Na raiz de muitos dos desrespeitos que acontecem diariamente está o hábito de não pensar no outro.
Vandeck Santiago (texto)
Arquivo DP (foto)
Se houver uma terceira guerra mundial não sei o que vai acontecer, mas tenho certeza que pelo menos duas espécies sobreviverão: as baratas e o chato de cinema. Este é aquele(a) camarada que empurra as pernas na cadeira (ocupada) da frente, que fala longamente ao celular durante a sessão, que conversa alegremente com a sua companhia, que come durante o filme todo, que fica de pé à sua frente antes de o filme acabar – é um personagem eterno das salas de cinema.
Quando eu era criança não em Barbacena, mas na aprazível Pesqueira (PE) havia um hilário personagem da – vamos generosamente chamar assim – cena cinematográfica local: um cidadão que ia ao cinema para de repente revelar o destino dos personagens ou da história. Aparecia alguém e ele gritava: “Esse morre no fim!”. Ou então, em relação a outro: “Tá se fazendo de bonzinho, mas é o assassino!”. Um Spoiler-man analógico. Os filmes no cinema Moderno de Pesqueira tinham ‘temporadas’ de dois dias na semana e três no final semana. Ele assistia no primeiro dia, e estragava a sessão de quem ia nos dias seguintes. Era odiado por todos nós, recebia suspensões frequentes da gerência do cinema (semanas sem poder entrar).
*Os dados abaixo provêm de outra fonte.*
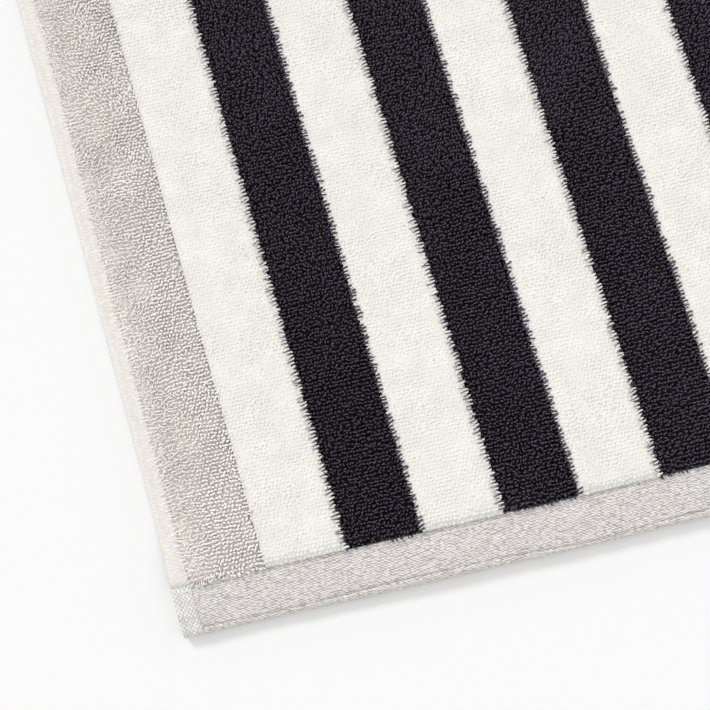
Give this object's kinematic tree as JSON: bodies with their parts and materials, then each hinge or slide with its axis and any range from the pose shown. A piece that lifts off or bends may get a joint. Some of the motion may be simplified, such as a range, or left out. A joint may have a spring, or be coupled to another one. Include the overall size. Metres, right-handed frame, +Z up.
{
  "type": "striped terry bath towel",
  "caption": "Flat-laid terry bath towel with lengthwise black and white pile stripes, greige borders, woven selvedges and folded end hems.",
  "frame": {"origin": "centre of the towel's footprint, on the surface it lies on", "axes": "+Z up out of the towel's face; +Y along the stripes, towards the far end hem; +X across the stripes"},
  "size_m": [0.762, 1.473, 0.007],
  "materials": {
    "pile_black": "charcoal black looped cotton pile",
    "pile_white": "soft white looped cotton pile",
    "pile_greige": "greige, longer looped cotton pile",
    "ground": "plain woven cotton ground",
    "selvedge": "smooth woven edge, fine cross ribs",
    "hem": "flat woven band, fine ribs along the hem",
    "thread": "twisted cotton sewing thread"
  },
  "bodies": {
    "root": {"greige_pile_left": "pile_greige", "white_pile_01": "pile_white", "black_pile_01": "pile_black", "white_pile_02": "pile_white", "black_pile_02": "pile_black", "white_pile_03": "pile_white", "black_pile_03": "pile_black", "white_pile_04": "pile_white", "black_pile_04": "pile_black", "white_pile_05": "pile_white", "black_pile_05": "pile_black", "white_pile_06": "pile_white", "black_pile_06": "pile_black", "white_pile_07": "pile_white", "black_pile_07": "pile_black", "white_pile_08": "pile_white", "black_pile_08": "pile_black", "white_pile_09": "pile_white", "black_pile_09": "pile_black", "white_pile_10": "pile_white", "black_pile_10": "pile_black", "white_pile_11": "pile_white", "greige_pile_right": "pile_greige", "ground_cloth": "ground", "selvedge_left": "selvedge", "selvedge_right": "selvedge", "end_hem_near": "hem", "end_hem_far": "hem", "hem_thread_near": "thread", "hem_thread_far": "thread"}
  },
  "joints": []
}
Trata-se de um caso, porém, talvez de tratamento médico. É diferente de outros que se comportam como se estivessem a sós na sala de casa. Lembro da estreia no Recife de Nascido para matar (1987), no São Luiz. Cinema lotado, ar condicionado precário e, de repente, o espectador ao lado liga um ventilador portátil em forma de caneta. Vrrruuummm… Desligava quando se sentia refrescado, mas logo que o calor voltava ele ligava de novo: vruuummm…
A gente até pode dar o desconto de que nos anos 1970/1980 o comportamento da plateia recebia estímulos da própria publicidade dos filmes e dos cinemas. Nesta foto de 1975, por exemplo, olha o que diz o letreiro ao lado do título do filme: “Você gritará de pavor. Saltará do seu lugar quando assistir Tubarão”… Hoje não tem mais esse tipo de propaganda. Entraram em cena outros componentes. Em 2005 (trinta anos depois do Tubarão que fazia gritar de pavor), assistindo a O segredo de Brokeback Moutain, escutei um cidadão negociar um boi pelo celular. Juro – preços, entrega, tudo. Um boi. Foi demais – a partir dali decidi nunca mais ir ao cinema.
De lá para cá tive recaídas. Na maioria das vezes, sem problema. Nem todas as vezes, porém. Em 2013, com O lobo de Wall Street, minha mulher pediu para trocar de lugar comigo porque o cidadão ao lado estava com gestos suspeitos. Mudamos, eu olhei para ele e em 15 segundos o camarada levantou-se e foi embora. Além do espectador mal-educado, que é eterno, temos agora o tarado, que aparece de vez em quando…
Os cinemas mudaram para os shoppings, as salas diminuíram, os preços aumentaram – mas o chato do cinema não muda. Semana passada eu e minha mulher fomor ver Até o último homem, em um cinema de shopping. Havia duas pessoas atrás de nós, ambas empurrando os joelhos em nossa poltrona (essa prática é um clássico não só dos cinemas; também dos aviões…). Você olha para trás, demonstrando o incômodo. As pessoas param; dali a pouco fazem de novo. Você se vira mais uma vez; elas param e, dali a pouco…
A hipótese primeira que surge para tentar explicar o fenômeno aqui descrito é que algumas pessoas levam para o cinema o comportamento que têm em casa diante da televisão. Talvez. Essa hipótese, porém, não explica tudo.
Creio que o motivo maior, de fundo, é o hábito de não pensar no outro.
Quem pensa no outro, com o sentimento de que devemos respeitá-lo assim como queremos ser respeitados, não deixa o carro estacionado de forma a dificultar a vida de quem está ao lado; não deixa o carrinho de compras no caixa do supermercado para que quem venha atrás empurre; não suja algo que alguém vai utilizar em seguida; tenta levar vantagem deslealmente na convivência diária com os colegas; não empurra os joelhos nas suas costas e, sobretudo, não empurra uma segunda e terceira depois que você demonstra que o gesto está incomodando…
Um simples pensar no outro evitaria muitas das tensões e conflitos que acontecem diariamente. E tornaria nossa convivência mais prazerosa não só no cinema.